Figure 1: The "property of protein clumps" determines degradation efficiency
Inside cells, unnecessary or damaged proteins are degraded by a mechanism called "autophagy." At that time, a protein called p62 collects these proteins to form "clumps (aggregates)" and guides them to degradation. This figure shows that the property of these p62 aggregates changes significantly due to a chemical modification called "phosphorylation." When phosphorylation is low, p62 aggregates are "large and fluid (liquid-like)" and are difficult to degrade. On the other hand, when p62 is phosphorylated by an enzyme called TBK1, the p62 aggregates become "small and somewhat solid (gel-like)" and become easier to degrade. This change can also be reversed by an enzyme called PP2A, making it a reversible change.
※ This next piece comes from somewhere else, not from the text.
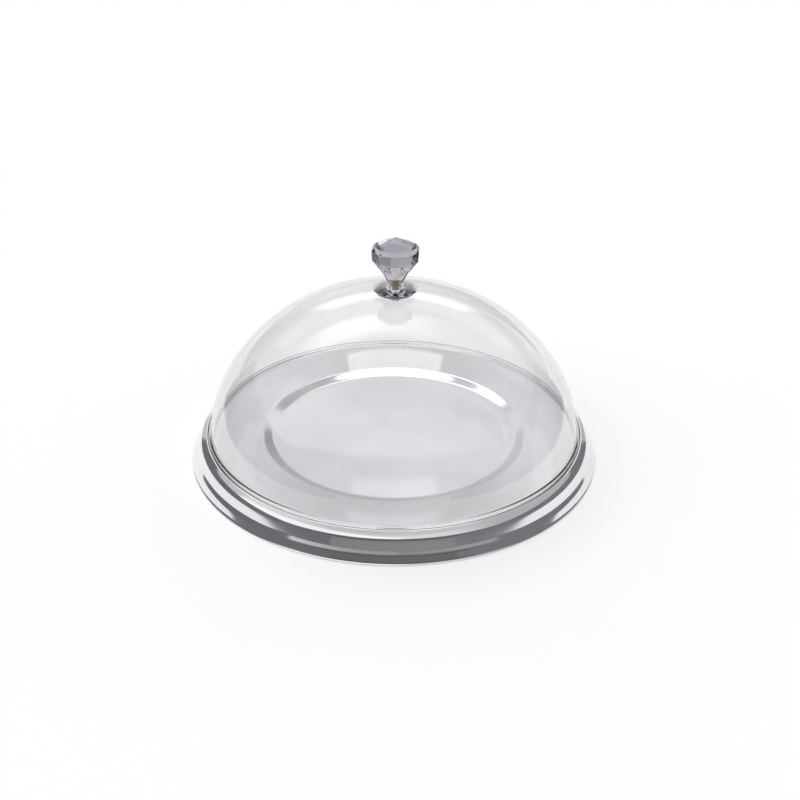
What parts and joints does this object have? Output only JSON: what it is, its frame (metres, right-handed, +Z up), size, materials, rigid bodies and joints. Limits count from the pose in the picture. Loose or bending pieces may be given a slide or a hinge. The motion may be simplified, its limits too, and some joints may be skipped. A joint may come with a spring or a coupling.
{
  "type": "cheese dome",
  "caption": "Clear domed cover with a faceted clear knob, standing on a round polished steel serving tray with a sunken well and a turned-down rim.",
  "frame": {"origin": "centre of the flat ring that the tray stands on, in the table's plane", "axes": "+Z up along the common axis of tray, dome and knob; -Y towards the front, +X to the right"},
  "size_m": [0.3, 0.3, 0.1624],
  "materials": {
    "polished_steel": "bright polished stainless steel with faint spinning marks",
    "clear_shell": "clear glossy acrylic",
    "crystal_knob": "clear cut acrylic with flat polished facets",
    "brass": "turned and knurled brass",
    "clear_silicone": "soft translucent silicone",
    "fastener_steel": "zinc-plated steel"
  },
  "bodies": {
    "tray": {"tray": "polished_steel"},
    "cover": {"dome": "clear_shell", "knob": "crystal_knob", "knob_insert": "brass", "knob_gasket": "clear_silicone", "inner_gasket": "clear_silicone", "screw_washer": "fastener_steel", "knob_screw": "fastener_steel"}
  },
  "joints": [
    {"name": "dome_lift", "type": "slide", "parent": "tray", "child": "cover", "axis": [0, 0, 1], "range_m": [0, 0.2]}
  ]
}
In other words, it was found that p62 aggregates are not just "collections," but their properties (softness and size) determine how easily they are degraded.
Terminology
*1 Autophagy: A mechanism for degrading unnecessary substances and abnormal proteins in cells.
*2 p62: A protein that collects ubiquitinated proteins and guides them to degradation.
*3 Phosphorylation: A chemical modification that changes the function and properties of proteins.
*4 Ubiquitin: A marker molecule attached to proteins that should be degraded.
Researcher's Comment
This achievement involved a highly specialized technical staff member as the lead author, who was central to the meticulous research.